Soweit das Landgericht die Erforderlichkeit der Durchsuchungsanordnung daraus hergeleitet hat, dass sich durch die Abwesenheit der Beteiligten zu 1) zum Zeitpunkt der beabsichtigten Abschiebung gezeigt habe, dass Anlass für eine Durchsuchung bestanden habe, vermag der Senat dem nicht zu folgen. Angesichts der Funktion des Richtervorbehalts in Art. 13 Abs.2 GG, durch eine vorbeugende Kontrolle Gewähr für die Rechtmäßigkeit und Verhältnismäßigkeit des Grundrechteingriffs zu bieten (vgl. BVerfG, NJW 2002, 1333), kann es für die Beurteilung der Rechtmäßigkeit der Durchsuchungsanordnung nur auf den Sachverhalt ankommen, der für den . Amtsrichter im Zeitpunkt seiner Entscheidung - ggf. nach Durchführung der möglichen und gem.

§ 12 FGG erforderlichen Ermittlungen - erkennbar ist.
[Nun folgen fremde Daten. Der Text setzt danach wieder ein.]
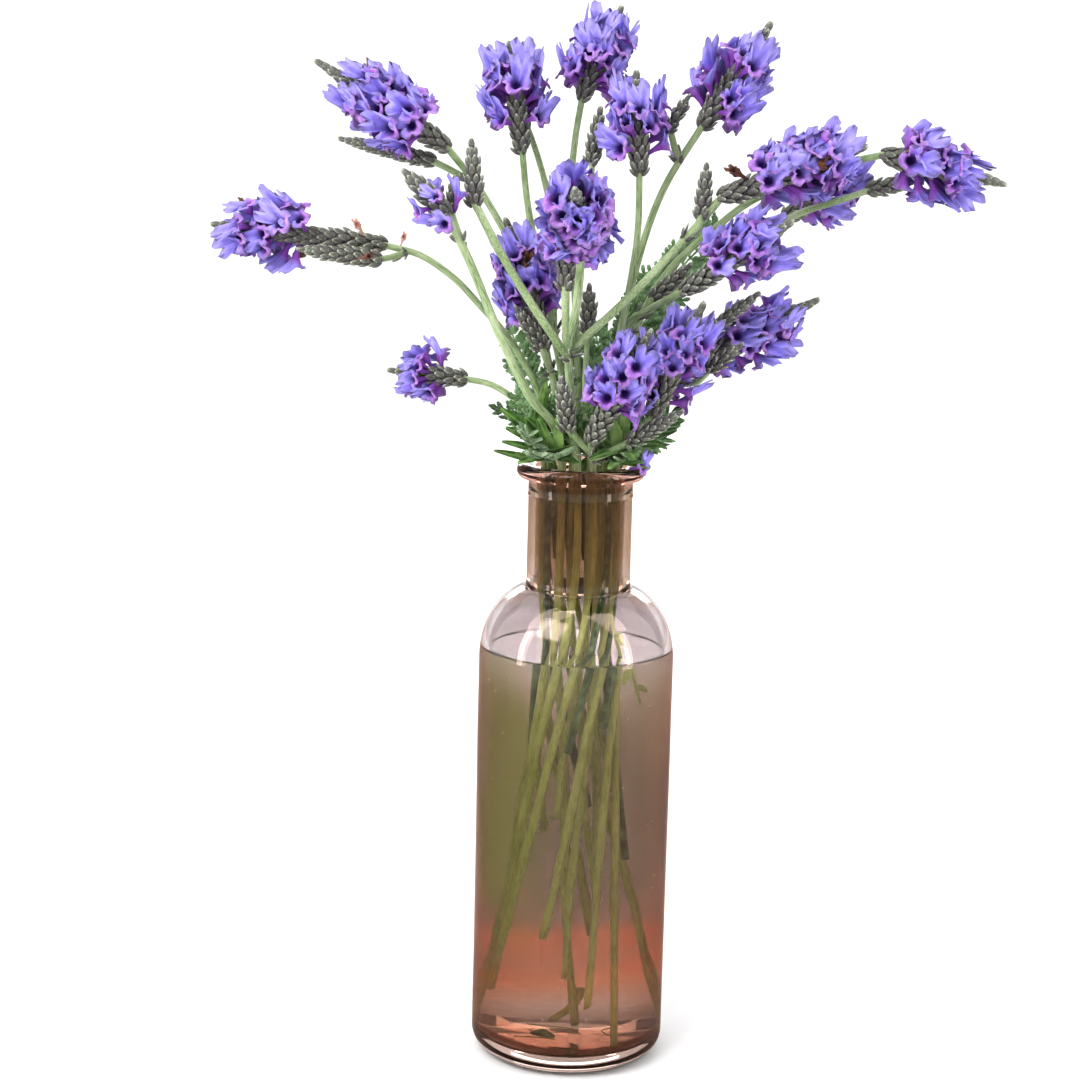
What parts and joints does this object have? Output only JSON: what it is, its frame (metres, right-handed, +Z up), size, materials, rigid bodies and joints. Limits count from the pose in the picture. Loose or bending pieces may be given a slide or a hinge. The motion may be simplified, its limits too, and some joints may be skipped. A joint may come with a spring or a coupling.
{
  "type": "lavender in vase",
  "caption": "Bunch of fern-leaved lavender with violet heads, grey-green spikes and cut leaves, standing in water in a tall round-shouldered tinted glass bottle vase.",
  "frame": {"origin": "centre of the bottle's flat underside", "axes": "+Z up along the bottle's axis, -Y towards the viewer of the picture, +X to the viewer's right"},
  "size_m": [0.2534, 0.1224, 0.3467],
  "materials": {
    "tinted_glass": "clear rose-brown tinted glass, polished",
    "water": "clear still water",
    "sage_stem": "finely felted grey-green stem and calyx",
    "leaf_green": "soft matt leaf",
    "violet_petal": "thin matt violet petal"
  },
  "bodies": {
    "root": {"florets_centre_back": "violet_petal", "florets_centre_front": "violet_petal", "florets_centre_high": "violet_petal", "florets_centre_left": "violet_petal", "florets_centre_right": "violet_petal", "florets_far_left": "violet_petal", "florets_far_right": "violet_petal", "florets_front": "violet_petal", "florets_left_bud": "violet_petal", "florets_left_low": "violet_petal", "florets_low_right": "violet_petal", "florets_low_right_front": "violet_petal", "florets_right": "violet_petal", "florets_right_back": "violet_petal", "florets_top": "violet_petal", "florets_upper_centre": "violet_petal", "florets_upper_left": "violet_petal", "florets_upper_right": "violet_petal", "glass_bottle": "tinted_glass", "leaf_sprig_back": "leaf_green", "leaf_sprig_back_left": "leaf_green", "leaf_sprig_front_right": "leaf_green", "leaf_sprig_left": "leaf_green", "leaf_sprig_right": "leaf_green", "stem_back_bud": "sage_stem", "stem_centre": "sage_stem", "stem_centre_high": "sage_stem", "stem_centre_left": "sage_stem", "stem_far_left": "sage_stem", "stem_far_right": "sage_stem", "stem_front": "sage_stem", "stem_left_bud": "sage_stem", "stem_left_low": "sage_stem", "stem_low_right": "sage_stem", "stem_right": "sage_stem", "stem_top": "sage_stem", "stem_upper_centre": "sage_stem", "stem_upper_left": "sage_stem", "stem_upper_right": "sage_stem", "water": "water"}
  },
  "joints": []
}
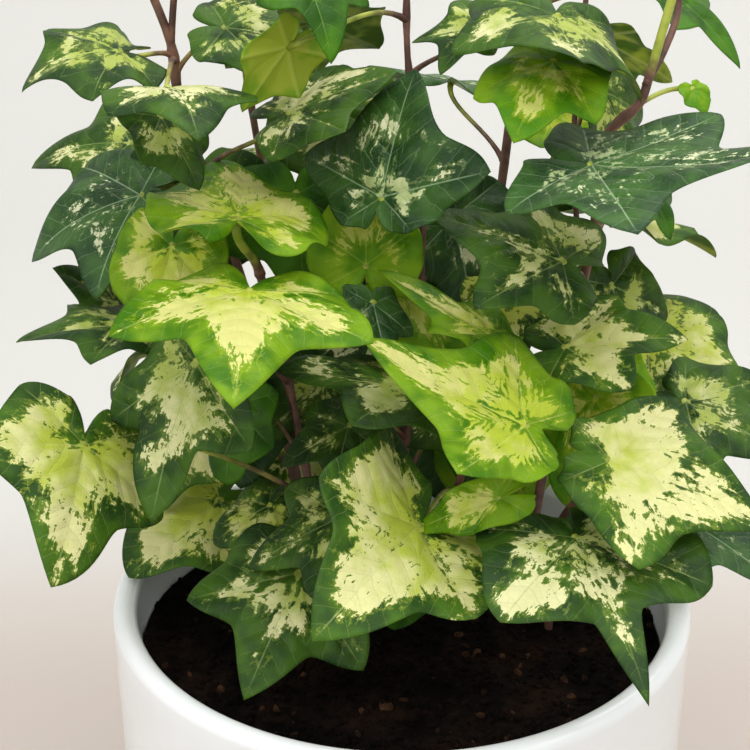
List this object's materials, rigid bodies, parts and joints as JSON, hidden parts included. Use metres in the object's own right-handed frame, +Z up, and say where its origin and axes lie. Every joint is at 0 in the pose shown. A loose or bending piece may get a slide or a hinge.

Später bekannt gewordene Umstände können eine danach rechtswidrige Durchsuchungsanordnung ebensowenig rechtfertigen (vgl. BVerfG NJW 2003, 150, 1514), wie sie die auf einer ausreichenden Tatsachengrundlage gesetzeskonform angeordnete Durchsuchung im Nachhinein rechtswidrig machen können.

Da das Landgericht infolge der Verwertung von Umständen, die erst nach der Vollstreckung der Durchsuchungsanordnung bekannt geworden sind, verkannt hat, dass die amtsgerichtliche Entscheidung jedenfalls auf einer ungenügenden Sachverhaltsaufklärung (§ 12 FGG) beruht, war der angefochtene Beschluss aufzuheben und die Rechtswidrigkeit der amtsgerichtlichen Entscheidung festzustellen, ohne dass es darauf ankäme, ob im Ergebnis - bei weiterer Sachaufklärung durch den Amtsrichter - eine andere Sachentscheidung hätte getroffen werden müssen (vgl. BGH NJW 2002, 1801, 1803 a. E.).